Maria (Binoche) is an international star of screen and stage. She’s travelling to an awards ceremony in Zurich with her younger, American personal assistant, Valentine (Stewart), when she hears that the playwright who made her famous has died.
Maria accepts an invitation to stay in the dead playwright’s house in a beautiful but remote area of Switzerland. She also agrees to star in a new production of the play that featured her breakthrough role. Twenty years ago, Maria played the part of a young woman who has an affair with and then destroys a successful, older businesswoman. In the new production, Maria will play the older woman, with a hell-raising young actor (Moretz) playing Maria’s old role.
As Maria and Valentine rehearse lines around the house and on long alpine hikes, the film explores the blurring lines actors experience between role and reality; as well as the competition that can occur between women of different ages and more general issues of the feeling of aging and feeling out of synch with contemporary culture.

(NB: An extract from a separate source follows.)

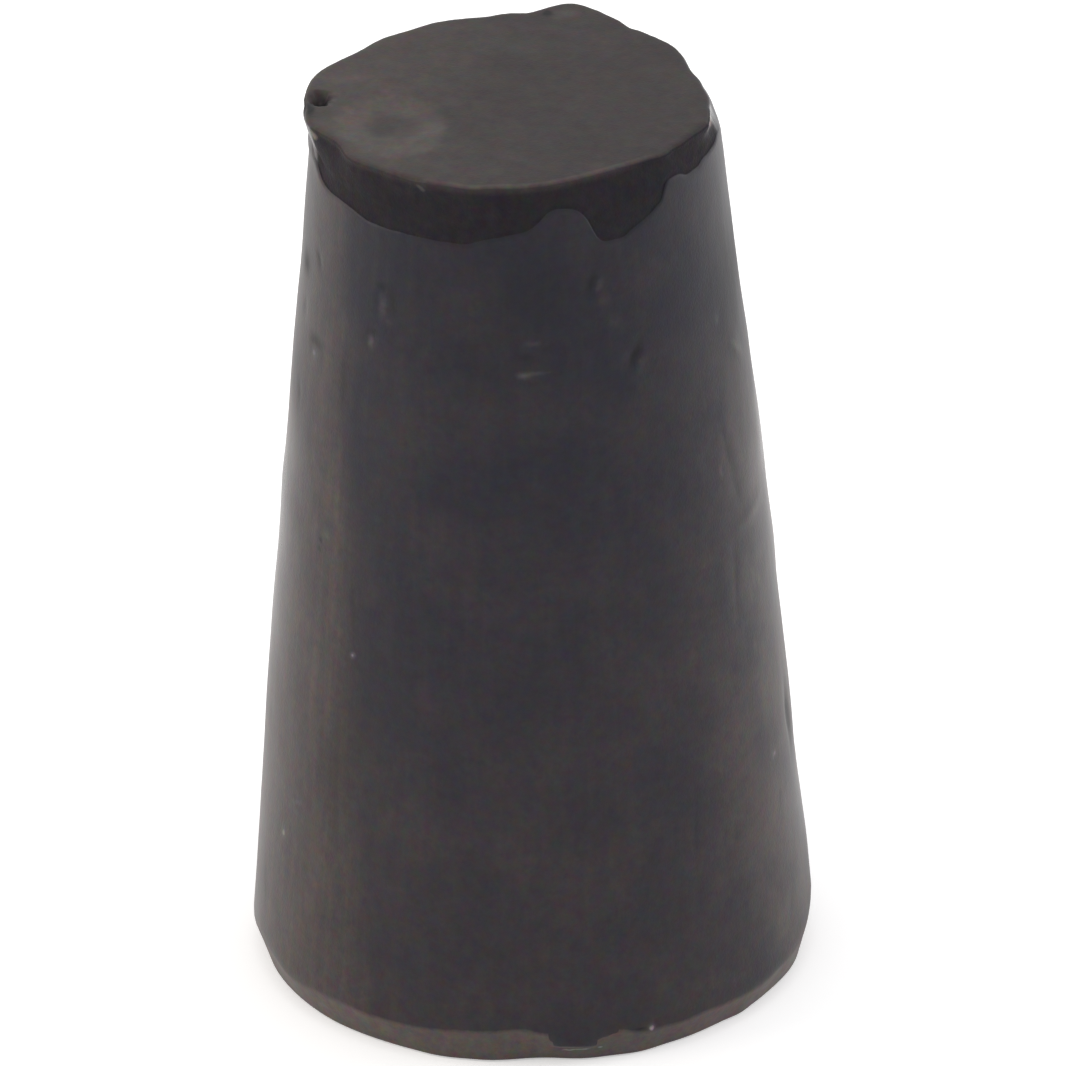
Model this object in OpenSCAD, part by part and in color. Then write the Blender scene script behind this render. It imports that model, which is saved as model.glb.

The film would be horribly self-important without Juliette Binoche’s turn: she is absolutely riveting to watch as the star who gradually engages with an enemy she at first dismisses – the ‘tides of time’ and their harbingers of doom, younger talent.
Clouds of Sils Maria presents its heroine’s age as a celebration of change. Every fresh shot reveals a new facet of Binoche’s face, her body and Maria’s nature. Binoche/Maria’s presence here evolves, incarnating the joyful notion that age brings nuance and emergent characteristics which it is a pleasure to behold.
Everyone who has seen many of her films will recognise Binoche’s signature outbursts of laughter, amongst other mannerisms. So, it is at a more physical, bodily level that she impresses here; and it’s not just that she’s still attractive as she teeters on the brink of early middle age. The lighting and cinematography present her in almost sculptural terms, adding an element of duration to each revelation of physicality. It is a much more candid, more body-centred performance than, say, Gena Rowlands’ in the similarly themed Opening Night (1977).